I also adjusted darkvision - it treats darkness as dim light within range. It has no effect in dim light or bright light.

Areas of dim light are treated as shadowed 15 feet. If you hide in an area of dim light, a creature needs to be within 15 feet of you to automatically spot you. Otherwise, it needs to make a Wisdom (Perception) check to find you if you are hidden.

The fun thing is then varying it up to account for creature size or type. I was inspired by a hike I took a few years back, where the trail cut through an area with lots of thick undergrowth. A thick patch of ferns that are knee high to a human might be shadowed 5 feet for Tiny creatures or Small ones that are prone, while it has no benefit for other creatures.

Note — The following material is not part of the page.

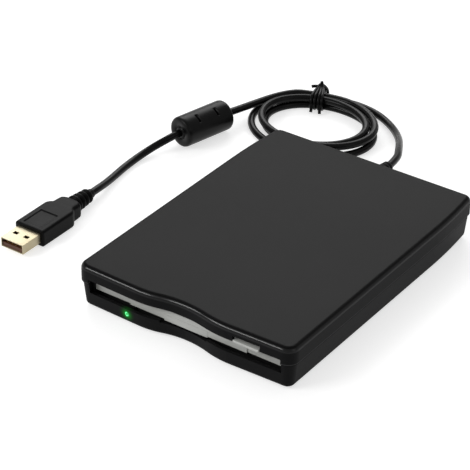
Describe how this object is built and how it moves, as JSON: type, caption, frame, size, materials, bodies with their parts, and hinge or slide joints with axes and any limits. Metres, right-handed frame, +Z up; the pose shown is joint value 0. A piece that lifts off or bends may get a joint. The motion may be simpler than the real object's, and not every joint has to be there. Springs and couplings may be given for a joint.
{
  "type": "external floppy disk drive",
  "caption": "Slim external floppy disk drive with a hinged dust door, eject button and a coiled lead with a ferrite bead and a flat rectangular plug.",
  "frame": {"origin": "middle of the case's footprint, on the surface that it stands on", "axes": "-Y is the front with the disk slot, +X is to the right seen from the front, +Z is up"},
  "size_m": [0.1596, 0.211, 0.0204],
  "materials": {
    "case_plastic": "fine spark-eroded matt moulding",
    "grey_plastic": "satin warm grey moulding",
    "rubber_black": "matt",
    "screw_black": "black zinc",
    "steel_sheet": "zinc-plated sheet",
    "steel_polished": "ground and polished",
    "board_green": "solder mask",
    "chip_black": "moulded epoxy",
    "copper_wire": "enamelled copper",
    "brass_bush": "turned",
    "magnet_dark": "sintered",
    "nylon_black": "glass-filled moulding",
    "head_ceramic": "polished ceramic",
    "lamp_green": "tinted epoxy",
    "clear_guide": "moulded clear plastic",
    "flex_amber": "polyimide film",
    "cable_black": "semi-gloss jacket",
    "bead_black": "moulded over the ferrite",
    "plug_black": "moulded grip",
    "plug_metal": "pale gold plating",
    "tongue_dark": "moulded",
    "contact_gold": "gold flash"
  },
  "bodies": {
    "root": {"top_cover": "case_plastic", "bottom_case": "case_plastic", "rubber_feet": "rubber_black", "case_screws": "screw_black", "drive_screws": "screw_black", "drive_chassis": "steel_sheet", "drive_lid": "steel_sheet", "drive_bezel": "nylon_black", "door_spring": "steel_polished", "status_light": "clear_guide", "status_lamp": "lamp_green", "eject_springs": "steel_polished", "motor_board": "board_green", "motor_board_parts": "chip_black", "spindle_bearing": "brass_bush", "stator_core": "magnet_dark", "stator_coils": "copper_wire", "guide_rod": "steel_polished", "guide_rod_clips": "nylon_black", "stepper_motor": "steel_sheet", "stepper_bracket": "steel_sheet", "sensor_switches": "chip_black", "track_sensor": "chip_black", "main_board": "board_green", "main_board_parts": "chip_black", "usb_board": "board_green", "usb_board_parts": "chip_black", "flat_flex": "flex_amber", "strain_relief": "cable_black", "inner_lead": "cable_black", "cable_coil": "cable_black", "cable_lead": "cable_black", "cable_mid": "cable_black", "cable_tail": "cable_black", "ferrite_bead": "bead_black", "cable_tie": "cable_black", "usb_grip": "plug_black", "usb_shell": "plug_metal", "usb_tongue": "tongue_dark", "usb_contacts": "contact_gold"},
    "door": {"dust_door": "grey_plastic"},
    "ejector": {"eject_plate": "steel_sheet", "eject_button": "grey_plastic"},
    "holder": {"disk_holder": "steel_sheet"},
    "shutter": {"shutter_lever": "steel_polished"},
    "spindle": {"rotor_cup": "steel_polished", "rotor_magnet": "magnet_dark", "spindle_hub": "steel_polished", "spindle_shaft": "steel_polished", "drive_pin": "brass_bush"},
    "carriage": {"head_carriage": "nylon_black", "lower_head": "head_ceramic", "arm_pin": "steel_polished"},
    "head_arm": {"upper_head_arm": "steel_sheet", "upper_head": "head_ceramic"},
    "screw": {"lead_screw": "steel_polished"},
    "disk_in": {"disk_in_plunger": "head_ceramic"},
    "write_protect": {"write_protect_plunger": "head_ceramic"},
    "density": {"density_plunger": "head_ceramic"}
  },
  "joints": [
    {"name": "door_swing", "type": "hinge", "parent": "root", "child": "door", "pos_m": [0, -0.0653, 0.0129], "axis": [1, 0, 0], "range_deg": [0, 80], "stiffness_Nm_per_rad": 0.0006, "springref_deg": -20.05},
    {"name": "eject_slide", "type": "slide", "parent": "root", "child": "ejector", "axis": [0, -1, 0], "range_m": [0, 0.004], "stiffness_N_per_m": 300, "deforming": ["eject_springs"]},
    {"name": "holder_lift", "type": "slide", "parent": "root", "child": "holder", "axis": [0, 0, -1], "range_m": [0, 0.002]},
    {"name": "shutter_swing", "type": "hinge", "parent": "holder", "child": "shutter", "pos_m": [-0.032, 0.02775, 0.0125], "axis": [0, 0, 1], "range_deg": [0, 35], "stiffness_Nm_per_rad": 0.001, "springref_deg": -17.19},
    {"name": "spindle_spin", "type": "hinge", "parent": "root", "child": "spindle", "pos_m": [0, -0.00625, 0.006], "axis": [0, 0, 1], "continuous": true},
    {"name": "head_slide", "type": "slide", "parent": "root", "child": "carriage", "axis": [0, -1, 0], "range_m": [0, 0.0148]},
    {"name": "screw_turn", "type": "hinge", "parent": "root", "child": "screw", "pos_m": [0.02, 0.03975, 0.0089], "axis": [0, 1, 0], "range_deg": [0, 1780]},
    {"name": "arm_swing", "type": "hinge", "parent": "carriage", "child": "head_arm", "pos_m": [0, 0.04725, 0.0104], "axis": [1, 0, 0], "range_deg": [0, 15.5]},
    {"name": "disk_in_press", "type": "slide", "parent": "root", "child": "disk_in", "axis": [0, 0, -1], "range_m": [0, 0.001], "stiffness_N_per_m": 300, "springref_m": -0.0003},
    {"name": "write_protect_press", "type": "slide", "parent": "root", "child": "write_protect", "axis": [0, 0, -1], "range_m": [0, 0.001], "stiffness_N_per_m": 300, "springref_m": -0.0003},
    {"name": "density_press", "type": "slide", "parent": "root", "child": "density", "axis": [0, 0, -1], "range_m": [0, 0.001], "stiffness_N_per_m": 300, "springref_m": -0.0003}
  ],
  "couplings": [
    {"joint": "holder_lift", "follows": "eject_slide", "ratio": 0.5},
    {"joint": "arm_swing", "follows": "eject_slide", "rad_per_m": 67.5},
    {"joint": "screw_turn", "follows": "head_slide", "rad_per_m": 2094.4}
  ]
}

On top of that, you can do creepy things like a misty graveyard that undead treat as shadowed 5 feet, or an area around an unstable psionic plinth that is shadowed 10 feet for psionic creatures (the psychic static messes with non-psions' senses in subtle ways that they can't consciously notice until it's too late.)

Also, before anyone takes this as a dig at the 2024 rules I am personally excited for them and love what I have seen of the PHB. The rules appendix alone is worth the price of entry. For me it's great stuff.
 

mearls

Legend
Loving the Patreon! You encouraged me to go ahead and design 20 subclasses for a setting I've published and am working on expanding, all thanks to your latest blog series. And your monster series is helping me create new paradigms of monster for my own sake.

I can't love this comment enough. TTRPGs are so great because they make us all game designers, glad you're digging into it!